What specific types of investment strategies did global funds use to prepare for tariff volatility?

Global funds employed several strategies. Some proactively hedged their portfolios using financial instruments to protect against potential losses from tariff impacts. Others reduced their overall exposure to equities, moving towards safer assets. Additionally, some funds maintained cash reserves or reduced positions, preparing to buy stocks if prices dropped sharply due to negative tariff news, anticipating a temporary market reaction.

How should investors interpret market reactions to trade policy changes like tariffs?
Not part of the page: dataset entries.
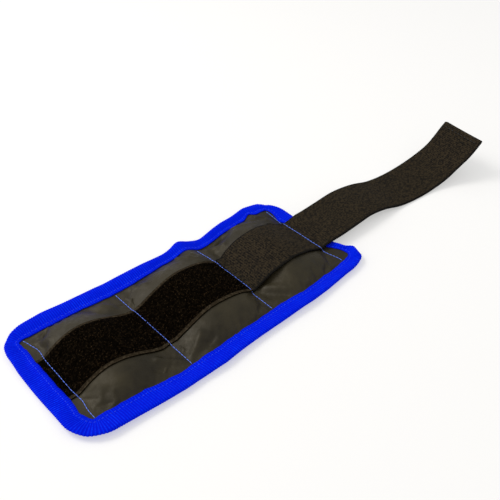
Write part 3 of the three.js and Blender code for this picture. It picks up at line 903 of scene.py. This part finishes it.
def bridging(u, v, arch, gap):
    """Middle surface of a strip lying over the pockets, stiffer than they are: its edges stand off."""
    gu, gv = np.meshgrid(u, v, indexing="ij")
    ground = top.at(gu, gv)
    rest = ground[..., 2] + gap
    sag = SAG * (gv / HALF_STRIP) ** 2
    height = np.maximum(rest, profile(u, arch)[:, None] - sag)
    even = blurred(blurred(height, STIFFNESS / (u[1] - u[0])), 1.0, 1)
    return np.concatenate([ground[..., :2], np.maximum(even, rest)[..., None]], -1)


# ---- Loop strip ----

LOOP_BACKING = 0.8
LOOP_GAP = 0.15
SELVEDGE = 2.5
PILE_LIFT = 0.45
PILE_ROUGHNESS = 0.10
LOOP_STATION = 0.8
LOOP_START = -END_SEAM - 5.0
LOOP_PAST_SEAM = 1.2
PILE_START = LOOP_START + 1.7
PILE_PER_MM2 = 0.9
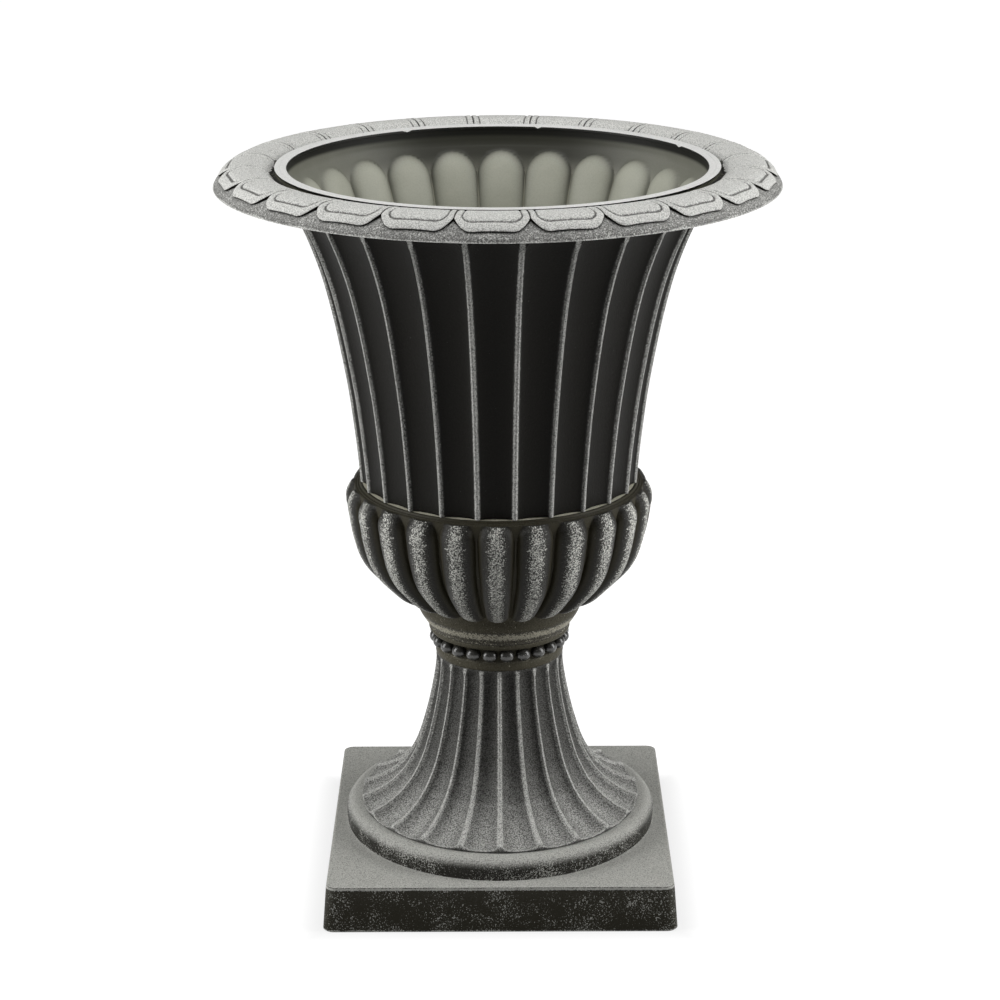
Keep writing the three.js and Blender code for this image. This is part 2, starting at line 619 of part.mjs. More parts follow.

Market reactions to trade policy changes can be extreme and swift, often driven by shifting sentiment and uncertainty rather than immediate economic data. Investors should understand that initial reactions can be overdone. Analyzing the specifics of the policy (like which tariffs are applied or paused) and assessing the potential long-term impact on specific industries, global growth, and inflation is crucial, rather than reacting solely to short-term volatility.

Conclusion

The period surrounding US tariff decisions vividly illustrates the profound impact that trade policy can have on global financial markets. Before key announcements, global funds adopted cautious strategies, bracing for a potential “wild ride” characterized by hedging and reduced equity exposure. The market’s dramatic surge following the partial pause in tariffs highlighted the extent of the underlying anxiety and the relief when immediate escalation with many partners was averted. However, the simultaneous increase in tariffs on China served as a potent reminder that significant trade tensions persist. While short-term rallies can be impressive, investors must remain aware of the ongoing geopolitical risks and their potential to trigger renewed volatility. Navigating these complex waters requires not only an understanding of economic fundamentals but also a keen eye on policy developments and their potential, sometimes contradictory, effects on different markets and sectors.